## What is needed
Write out, please, the line containing "obj.parent = empty" together with all lines after it, up to and including the last one, with no other output.

## Available data
▬▬▬▬▬▬▬▬▬▬

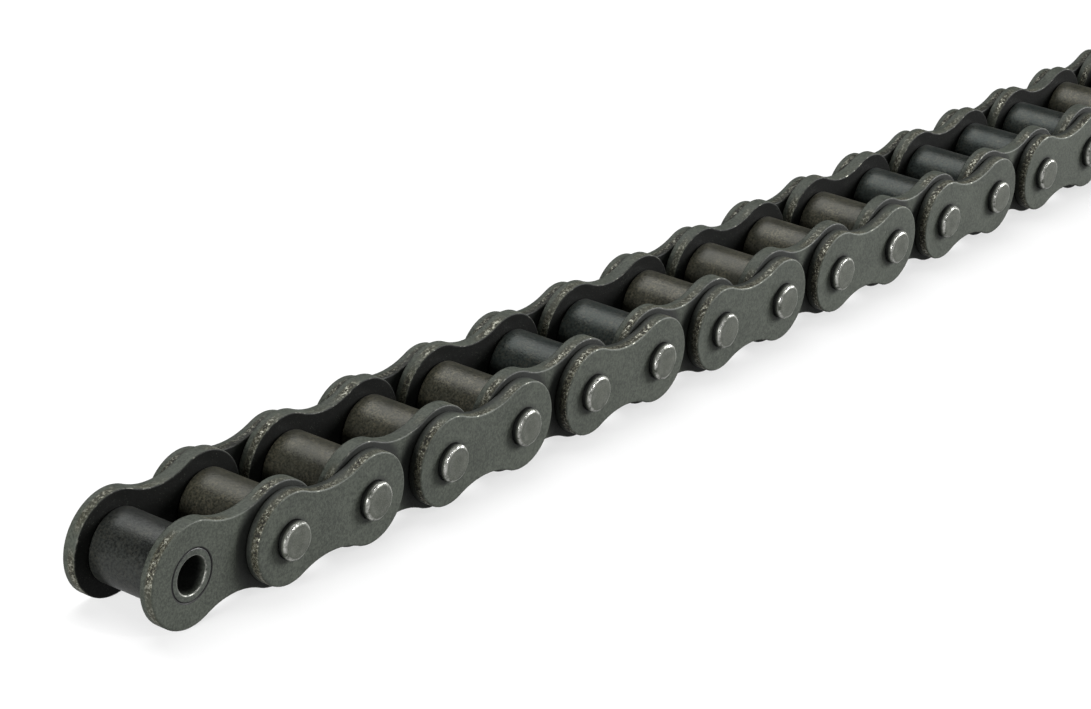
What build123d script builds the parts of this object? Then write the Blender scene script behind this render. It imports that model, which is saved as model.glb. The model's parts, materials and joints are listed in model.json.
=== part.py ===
"""Single-strand roller chain, 3/4 inch pitch: nine inner links joined by eight outer links.

Frame: millimetres, +X along the chain, +Y along the pins, +Z up.
The origin is on the floor under the middle of the chain, which stands on the edges of its inner plates.
Shaft axes are numbered 1..18 along +X. An inner link holds axes 1-2, 3-4, ... in its two bushes,
and an outer link holds axes 2-3, 4-5, ... with its two pins.
"""

import os

from build123d import *

# ---- driving dimensions ----
pitch = 19.05
inner_link_count = 9

roller_diameter = 11.91
inner_gap = 12.70  # between the two plates of an inner link
plate_thickness = 2.42

inner_plate_height = 17.1
inner_waist_height = 12.8  # narrowest height, half way between the bushes
outer_plate_height = 15.1
outer_waist_height = 11.0

pin_diameter = 5.96
pin_overhang = 1.45  # how far a riveted pin end stands out of its outer plate
rivet_spread = 0.16  # extra radius of the riveted end
rivet_land = 0.75  # length of the spread part
rivet_chamfer = 0.30

bush_wall = 1.20
bush_chamfer = 0.30
roller_corner = 0.55
roller_bore_chamfer = 0.35
plate_edge = 0.40  # rounded rim on the face that looks outwards
plate_inner_edge = 0.15  # small break on the hidden face

# ---- fits ----
pin_clearance = 0.04  # radial, pin in bush
roller_clearance = 0.06  # radial, roller on bush
roller_end_clearance = 0.12  # roller to inner plate, each side
link_side_clearance = 0.13  # inner plate to outer plate, each side
rivet_gap = 0.02  # under the spread pin end

# ---- sizes that follow ----
shaft_count = 2 * inner_link_count
outer_link_count = inner_link_count - 1
bush_bore_radius = pin_diameter / 2 + pin_clearance
bush_radius = bush_bore_radius + bush_wall
roller_bore_radius = bush_radius + roller_clearance
roller_length = inner_gap - 2 * roller_end_clearance
inner_link_width = inner_gap + 2 * plate_thickness
outer_gap = inner_link_width + 2 * link_side_clearance
outer_link_width = outer_gap + 2 * plate_thickness
pin_half_length = outer_link_width / 2 + pin_overhang
shaft_height = inner_plate_height / 2


def shaft_x(number):
    """Place of a shaft axis along the chain."""
    return (number - (shaft_count + 1) / 2) * pitch


def cross_plane(x, y):
    """Plane across the pins at station y, its normal along +Y, its origin on the shaft height."""
    return Plane(origin=(x, y, shaft_height), x_dir=(-1, 0, 0), z_dir=(0, 1, 0))


def waist_radius(plate_height, waist_height):
    """Radius of the hollow arc that joins the two round ends tangentially and passes the waist."""
    end = plate_height / 2
    waist = waist_height / 2
    return ((pitch / 2) ** 2 + waist**2 - end**2) / (2 * (end - waist))


def plate(x_middle, y_low, plate_height, waist_height, hole_radius, outer_face_up):
    """Figure-eight link plate with two holes, lying between y_low and y_low + plate_thickness."""
    end = plate_height / 2
    hollow = waist_radius(plate_height, waist_height)
    hollow_centre = waist_height / 2 + hollow
    touch = end / (end + hollow)  # share of the way from the end's centre to the hollow's centre
    touch_x = pitch / 2 * (1 - touch)
    touch_z = hollow_centre * touch
    with BuildPart() as body:
        with BuildSketch(cross_plane(x_middle, y_low)):
            with BuildLine():
                ThreePointArc((touch_x, touch_z), (pitch / 2 + end, 0), (touch_x, -touch_z))
                ThreePointArc((touch_x, -touch_z), (0, -waist_height / 2), (-touch_x, -touch_z))
                ThreePointArc((-touch_x, -touch_z), (-pitch / 2 - end, 0), (-touch_x, touch_z))
                ThreePointArc((-touch_x, touch_z), (0, waist_height / 2), (touch_x, touch_z))
            make_face()
            with Locations((pitch / 2, 0), (-pitch / 2, 0)):
                Circle(hole_radius, mode=Mode.SUBTRACT)
        extrude(amount=plate_thickness)
        faces_by_y = body.faces().filter_by(Axis.Y).sort_by(Axis.Y)
        low_rim = faces_by_y[0].outer_wire().edges()
        high_rim = faces_by_y[-1].outer_wire().edges()
        fillet(high_rim if outer_face_up else low_rim, plate_edge)
        fillet(low_rim if outer_face_up else high_rim, plate_inner_edge)
    return body.part


def tube(x, length, radius, bore_radius, end_chamfer, bore_chamfer):
    """Tube along Y, centred on y = 0, with broken end edges."""
    with BuildPart() as body:
        with BuildSketch(cross_plane(x, -length / 2)):
            Circle(radius)
            Circle(bore_radius, mode=Mode.SUBTRACT)
        extrude(amount=length)
        ends = body.faces().filter_by(Axis.Y)
        chamfer([end.outer_wire().edge() for end in ends], end_chamfer)
        ends = body.faces().filter_by(Axis.Y)
        chamfer([end.inner_wires()[0].edge() for end in ends], bore_chamfer)
    return body.part


def riveted_pin(x):
    """Pin along Y; both ends are spread where they stand out of the outer plates."""
    radius = pin_diameter / 2
    head_radius = radius + rivet_spread
    face_radius = head_radius - rivet_chamfer
    head_end = pin_half_length
    head_edge = head_end - rivet_chamfer
    head_start = head_end - rivet_land
    neck_start = outer_link_width / 2 + rivet_gap
    with BuildPart() as body:
        with BuildSketch(Plane(origin=(x, 0, shaft_height), x_dir=(1, 0, 0), z_dir=(0, 0, 1))):
            with BuildLine():
                Polyline(
                    (0, -head_end),
                    (face_radius, -head_end),
                    (head_radius, -head_edge),
                    (head_radius, -head_start),
                    (radius, -neck_start),
                    (radius, neck_start),
                    (head_radius, head_start),
                    (head_radius, head_edge),
                    (face_radius, head_end),
                    (0, head_end),
                    close=True,
                )
            make_face()
        revolve(axis=Axis((x, 0, shaft_height), (0, 1, 0)))
    return body.part


def inner_link(number):
    """Two plates pressed on two bushes, with a free roller on each bush."""
    shafts = (2 * number - 1, 2 * number)
    middle = (shaft_x(shafts[0]) + shaft_x(shafts[1])) / 2
    profile = (inner_plate_height, inner_waist_height, bush_radius)
    with BuildPart() as inner_plates:
        add(plate(middle, -inner_link_width / 2, *profile, outer_face_up=False))
        add(plate(middle, inner_gap / 2, *profile, outer_face_up=True))
    inner_plates.part.label = f"inner_plates_{number:02d}"
    export_step(inner_plates.part, f"parts/inner_plates_{number:02d}.step")

    with BuildPart() as bushes:
        for shaft in shafts:
            ends = (bush_chamfer, bush_chamfer)
            add(tube(shaft_x(shaft), inner_link_width, bush_radius, bush_bore_radius, *ends))
    bushes.part.label = f"bushes_{number:02d}"
    export_step(bushes.part, f"parts/bushes_{number:02d}.step")

    for shaft in shafts:
        with BuildPart() as roller:
            ends = (roller_corner, roller_bore_chamfer)
            add(tube(shaft_x(shaft), roller_length, roller_diameter / 2, roller_bore_radius, *ends))
        roller.part.label = f"roller_{shaft:02d}"
        export_step(roller.part, f"parts/roller_{shaft:02d}.step")


def outer_link(number):
    """Two plates pressed on two pins, outside the inner links."""
    shafts = (2 * number, 2 * number + 1)
    middle = (shaft_x(shafts[0]) + shaft_x(shafts[1])) / 2
    profile = (outer_plate_height, outer_waist_height, pin_diameter / 2)
    with BuildPart() as near_plate:
        add(plate(middle, -outer_link_width / 2, *profile, outer_face_up=False))
    near_plate.part.label = f"outer_plate_near_{number:02d}"
    export_step(near_plate.part, f"parts/outer_plate_near_{number:02d}.step")

    with BuildPart() as far_plate:
        add(plate(middle, outer_gap / 2, *profile, outer_face_up=True))
    far_plate.part.label = f"outer_plate_far_{number:02d}"
    export_step(far_plate.part, f"parts/outer_plate_far_{number:02d}.step")

    with BuildPart() as pins:
        for shaft in shafts:
            add(riveted_pin(shaft_x(shaft)))
    pins.part.label = f"pins_{number:02d}"
    export_step(pins.part, f"parts/pins_{number:02d}.step")


os.makedirs("parts", exist_ok=True)

for link_number in range(1, inner_link_count + 1):
    inner_link(link_number)

for link_number in range(1, outer_link_count + 1):
    outer_link(link_number)
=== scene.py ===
# %% [markdown]
# # A roller chain in blackened steel
#
# A roller chain is two kinds of link, one after the other. An inner link is two figure-eight plates
# pressed on two bushes, and a roller turns freely on each bush. An outer link is two more plates
# pressed on two pins, and its pins turn inside the bushes of its neighbours.
#
# The engineering model comes first and stays fixed: it says where every piece is and which body it
# moves with. This lesson builds a finer mesh for each piece in the same place, and paints it.

import json
import math

import bmesh
import bpy
from mathutils import Matrix, Vector, noise


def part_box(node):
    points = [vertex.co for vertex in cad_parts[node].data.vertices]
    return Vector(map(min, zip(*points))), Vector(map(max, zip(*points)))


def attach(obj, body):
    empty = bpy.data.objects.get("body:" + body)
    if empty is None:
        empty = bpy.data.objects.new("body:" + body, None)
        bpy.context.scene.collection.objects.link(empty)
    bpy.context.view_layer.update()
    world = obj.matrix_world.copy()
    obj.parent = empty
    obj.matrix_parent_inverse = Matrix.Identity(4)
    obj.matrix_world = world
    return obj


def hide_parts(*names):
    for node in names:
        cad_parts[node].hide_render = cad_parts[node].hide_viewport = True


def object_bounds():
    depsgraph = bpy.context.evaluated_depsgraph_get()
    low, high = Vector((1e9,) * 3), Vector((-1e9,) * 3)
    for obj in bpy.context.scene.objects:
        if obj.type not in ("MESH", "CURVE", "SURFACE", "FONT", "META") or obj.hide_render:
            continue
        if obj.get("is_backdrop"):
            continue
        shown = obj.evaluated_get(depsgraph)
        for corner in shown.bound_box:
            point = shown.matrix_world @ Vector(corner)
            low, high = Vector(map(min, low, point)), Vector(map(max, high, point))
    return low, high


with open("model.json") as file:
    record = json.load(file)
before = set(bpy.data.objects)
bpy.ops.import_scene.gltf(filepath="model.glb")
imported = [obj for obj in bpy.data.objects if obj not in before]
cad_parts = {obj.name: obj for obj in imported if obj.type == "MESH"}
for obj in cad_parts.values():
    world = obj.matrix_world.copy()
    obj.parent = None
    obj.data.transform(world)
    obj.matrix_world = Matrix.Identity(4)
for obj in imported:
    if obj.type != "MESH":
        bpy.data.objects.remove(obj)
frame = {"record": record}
cad_low, cad_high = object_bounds()
record = frame["record"]
bodies = record["behaviour"]["bodies"]
inner_links = sorted(name for name in bodies if name.startswith("inner_link"))
outer_links = sorted(name for name in bodies if name.startswith("outer_link"))
free_rollers = sorted(name for name in bodies if name.startswith("free_roller"))
print(len(inner_links), "inner links,", len(outer_links), "outer links,", len(free_rollers), "rollers")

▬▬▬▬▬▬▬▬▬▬

## Answer to this exercise
    obj.parent = empty
    obj.matrix_parent_inverse = Matrix.Identity(4)
    obj.matrix_world = world
    return obj


def hide_parts(*names):
    for node in names:
        cad_parts[node].hide_render = cad_parts[node].hide_viewport = True


def object_bounds():
    depsgraph = bpy.context.evaluated_depsgraph_get()
    low, high = Vector((1e9,) * 3), Vector((-1e9,) * 3)
    for obj in bpy.context.scene.objects:
        if obj.type not in ("MESH", "CURVE", "SURFACE", "FONT", "META") or obj.hide_render:
            continue
        if obj.get("is_backdrop"):
            continue
        shown = obj.evaluated_get(depsgraph)
        for corner in shown.bound_box:
            point = shown.matrix_world @ Vector(corner)
            low, high = Vector(map(min, low, point)), Vector(map(max, high, point))
    return low, high


with open("model.json") as file:
    record = json.load(file)
before = set(bpy.data.objects)
bpy.ops.import_scene.gltf(filepath="model.glb")
imported = [obj for obj in bpy.data.objects if obj not in before]
cad_parts = {obj.name: obj for obj in imported if obj.type == "MESH"}
for obj in cad_parts.values():
    world = obj.matrix_world.copy()
    obj.parent = None
    obj.data.transform(world)
    obj.matrix_world = Matrix.Identity(4)
for obj in imported:
    if obj.type != "MESH":
        bpy.data.objects.remove(obj)
frame = {"record": record}
cad_low, cad_high = object_bounds()
record = frame["record"]
bodies = record["behaviour"]["bodies"]
inner_links = sorted(name for name in bodies if name.startswith("inner_link"))
outer_links = sorted(name for name in bodies if name.startswith("outer_link"))
free_rollers = sorted(name for name in bodies if name.startswith("free_roller"))
print(len(inner_links), "inner links,", len(outer_links), "outer links,", len(free_rollers), "rollers")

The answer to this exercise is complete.